**Stated task**
Your task is to print the material below exactly as presented.

**Material**
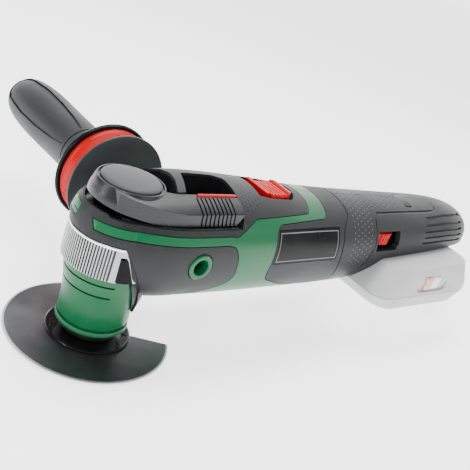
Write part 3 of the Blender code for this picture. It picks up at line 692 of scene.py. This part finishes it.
# Plain finishes: name, base and lighter colour, roughness from and to, grain, patch, tone, bump
FINISHES = {
    "green": green_finish(),
    "rubber": rubber_finish(),
    "head_rubber": head_rubber_finish(),
    "rear_rubber": rear_rubber_finish(),
    "lever": simple("lever_satin", (0.010, 0.011, 0.012), (0.020, 0.021, 0.023),
        (0.26, 0.33), 3000, 20, 0.3, 0.05, specular=0.35),
    "guard": simple("guard_satin", (0.034, 0.038, 0.039), (0.055, 0.060, 0.061),
        (0.3, 0.4), 3000, 25, 0.6, 0.05),
    "disc": simple("disc_satin", (0.036, 0.038, 0.041), (0.052, 0.055, 0.058),
        (0.36, 0.44), 3000, 25, 0.4, 0.05),
    "black": simple("gloss_black", (0.006, 0.006, 0.007), (0.012, 0.012, 0.014),
        (0.10, 0.18), 900, 30, 0.5, 0.01, specular=0.07),
    # pocket_black: the black of the lever pocket's rubber, also used as painted shade behind the seam
    "liner": simple("pocket_black", (0.008, 0.008, 0.009), (0.02, 0.02, 0.022),
        (0.16, 0.28), 900, 60, 0.5, 0.02),
    "plate": simple("plate_black", (0.006, 0.0065, 0.007), (0.013, 0.014, 0.015),
        (0.26, 0.36), 1500, 25, 0.5, 0.02, specular=0.1),
    "trim": simple("plate_line", (0.16, 0.165, 0.17), (0.24, 0.245, 0.25),
        (0.3, 0.4), 2000, 50, 0.4, 0.02),
    "red": simple("red_gloss", (0.42, 0.0008, 0.0014), (0.52, 0.002, 0.003),
        (0.22, 0.32), 2500, 40, 0.25, 0.03, specular=0.14),
    # lighter, pinker copy of the button red: a painted highlight for the glossy ribs
    "rib_red_painted_highlight": simple("red_rib_painted_highlight", (0.62, 0.012, 0.012), (0.72, 0.05, 0.045),
        (0.25, 0.35), 2500, 40, 0.4, 0.03),
    "aluminium": band_finish(),
    "blade": blade_finish(),
    "hub": simple("hub_gloss", (0.012, 0.012, 0.013), (0.03, 0.03, 0.033),
        (0.14, 0.22), 1200, 60, 0.5, 0.02, metallic=0.6, coat=0.4),
    "dark_steel": simple("dark_steel", (0.13, 0.133, 0.138), (0.22, 0.225, 0.23),
        (0.28, 0.40), 1500, 60, 0.5, 0.04, metallic=0.9),
    "steel": simple("ground_steel", (0.42, 0.42, 0.43), (0.58, 0.58, 0.59),
        (0.22, 0.34), 1500, 60, 0.5, 0.04, metallic=1.0),
    "copper": simple("copper_winding", (0.52, 0.20, 0.08), (0.72, 0.34, 0.16),
        (0.28, 0.42), 1500, 90, 0.6, 0.10, metallic=0.9),
    "pale": simple("frosted_pale", (0.50, 0.505, 0.51), (0.62, 0.625, 0.63),
        (0.40, 0.52), 2500, 22, 0.5, 0.05),
    "pale_red": simple("frosted_red", (0.80, 0.42, 0.34), (0.86, 0.56, 0.48),
        (0.40, 0.5), 2500, 60, 0.5, 0.04),
    "pale_white": simple("frosted_white", (0.86, 0.86, 0.86), (0.92, 0.92, 0.92),
        (0.40, 0.5), 2500, 60, 0.5, 0.04),
    "board": simple("circuit_board", (0.012, 0.07, 0.03), (0.04, 0.14, 0.07),
        (0.35, 0.5), 1500, 250, 0.7, 0.08),
    "cell": simple("cell_wrap", (0.05, 0.14, 0.36), (0.10, 0.22, 0.46),
        (0.28, 0.4), 1500, 60, 0.5, 0.04, coat=0.2),
}


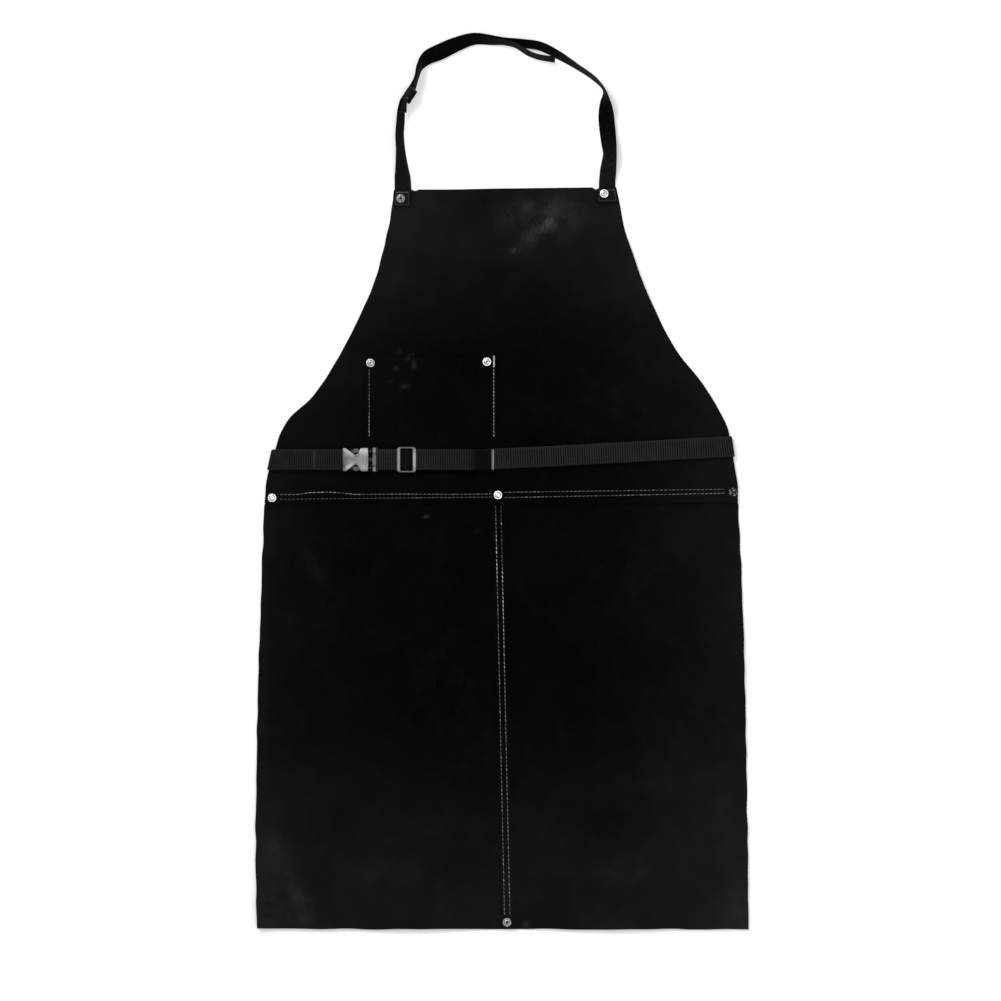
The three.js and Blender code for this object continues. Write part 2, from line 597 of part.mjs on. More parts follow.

**Task result**
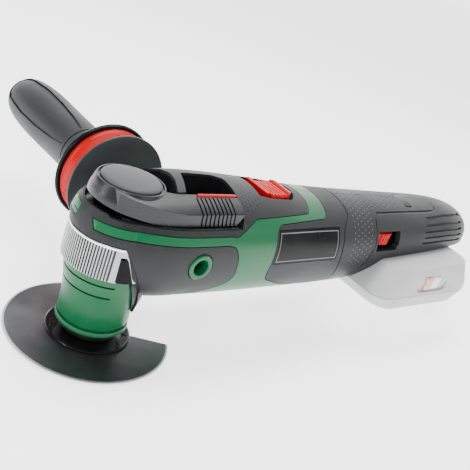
Write part 3 of the Blender code for this picture. It picks up at line 692 of scene.py. This part finishes it.
# Plain finishes: name, base and lighter colour, roughness from and to, grain, patch, tone, bump
FINISHES = {
    "green": green_finish(),
    "rubber": rubber_finish(),
    "head_rubber": head_rubber_finish(),
    "rear_rubber": rear_rubber_finish(),
    "lever": simple("lever_satin", (0.010, 0.011, 0.012), (0.020, 0.021, 0.023),
        (0.26, 0.33), 3000, 20, 0.3, 0.05, specular=0.35),
    "guard": simple("guard_satin", (0.034, 0.038, 0.039), (0.055, 0.060, 0.061),
        (0.3, 0.4), 3000, 25, 0.6, 0.05),
    "disc": simple("disc_satin", (0.036, 0.038, 0.041), (0.052, 0.055, 0.058),
        (0.36, 0.44), 3000, 25, 0.4, 0.05),
    "black": simple("gloss_black", (0.006, 0.006, 0.007), (0.012, 0.012, 0.014),
        (0.10, 0.18), 900, 30, 0.5, 0.01, specular=0.07),
    # pocket_black: the black of the lever pocket's rubber, also used as painted shade behind the seam
    "liner": simple("pocket_black", (0.008, 0.008, 0.009), (0.02, 0.02, 0.022),
        (0.16, 0.28), 900, 60, 0.5, 0.02),
    "plate": simple("plate_black", (0.006, 0.0065, 0.007), (0.013, 0.014, 0.015),
        (0.26, 0.36), 1500, 25, 0.5, 0.02, specular=0.1),
    "trim": simple("plate_line", (0.16, 0.165, 0.17), (0.24, 0.245, 0.25),
        (0.3, 0.4), 2000, 50, 0.4, 0.02),
    "red": simple("red_gloss", (0.42, 0.0008, 0.0014), (0.52, 0.002, 0.003),
        (0.22, 0.32), 2500, 40, 0.25, 0.03, specular=0.14),
    # lighter, pinker copy of the button red: a painted highlight for the glossy ribs
    "rib_red_painted_highlight": simple("red_rib_painted_highlight", (0.62, 0.012, 0.012), (0.72, 0.05, 0.045),
        (0.25, 0.35), 2500, 40, 0.4, 0.03),
    "aluminium": band_finish(),
    "blade": blade_finish(),
    "hub": simple("hub_gloss", (0.012, 0.012, 0.013), (0.03, 0.03, 0.033),
        (0.14, 0.22), 1200, 60, 0.5, 0.02, metallic=0.6, coat=0.4),
    "dark_steel": simple("dark_steel", (0.13, 0.133, 0.138), (0.22, 0.225, 0.23),
        (0.28, 0.40), 1500, 60, 0.5, 0.04, metallic=0.9),
    "steel": simple("ground_steel", (0.42, 0.42, 0.43), (0.58, 0.58, 0.59),
        (0.22, 0.34), 1500, 60, 0.5, 0.04, metallic=1.0),
    "copper": simple("copper_winding", (0.52, 0.20, 0.08), (0.72, 0.34, 0.16),
        (0.28, 0.42), 1500, 90, 0.6, 0.10, metallic=0.9),
    "pale": simple("frosted_pale", (0.50, 0.505, 0.51), (0.62, 0.625, 0.63),
        (0.40, 0.52), 2500, 22, 0.5, 0.05),
    "pale_red": simple("frosted_red", (0.80, 0.42, 0.34), (0.86, 0.56, 0.48),
        (0.40, 0.5), 2500, 60, 0.5, 0.04),
    "pale_white": simple("frosted_white", (0.86, 0.86, 0.86), (0.92, 0.92, 0.92),
        (0.40, 0.5), 2500, 60, 0.5, 0.04),
    "board": simple("circuit_board", (0.012, 0.07, 0.03), (0.04, 0.14, 0.07),
        (0.35, 0.5), 1500, 250, 0.7, 0.08),
    "cell": simple("cell_wrap", (0.05, 0.14, 0.36), (0.10, 0.22, 0.46),
        (0.28, 0.4), 1500, 60, 0.5, 0.04, coat=0.2),
}


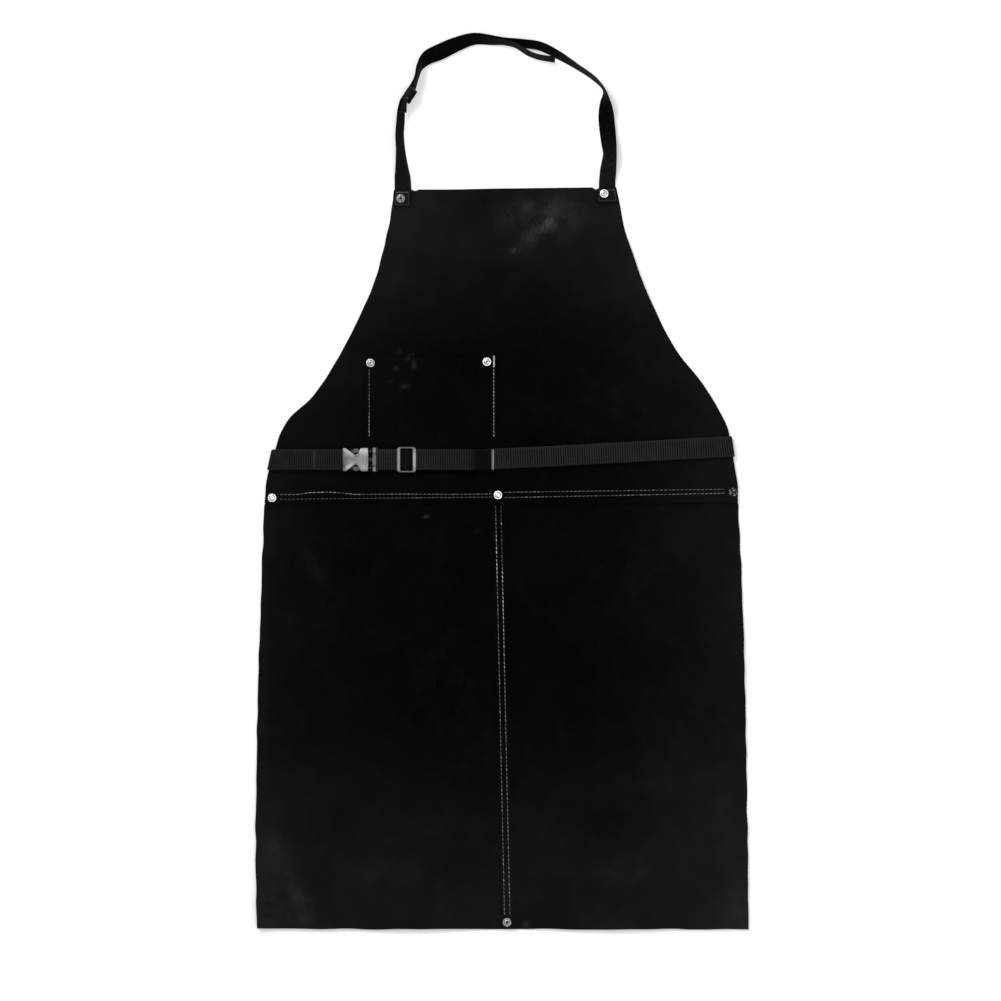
The three.js and Blender code for this object continues. Write part 2, from line 597 of part.mjs on. More parts follow.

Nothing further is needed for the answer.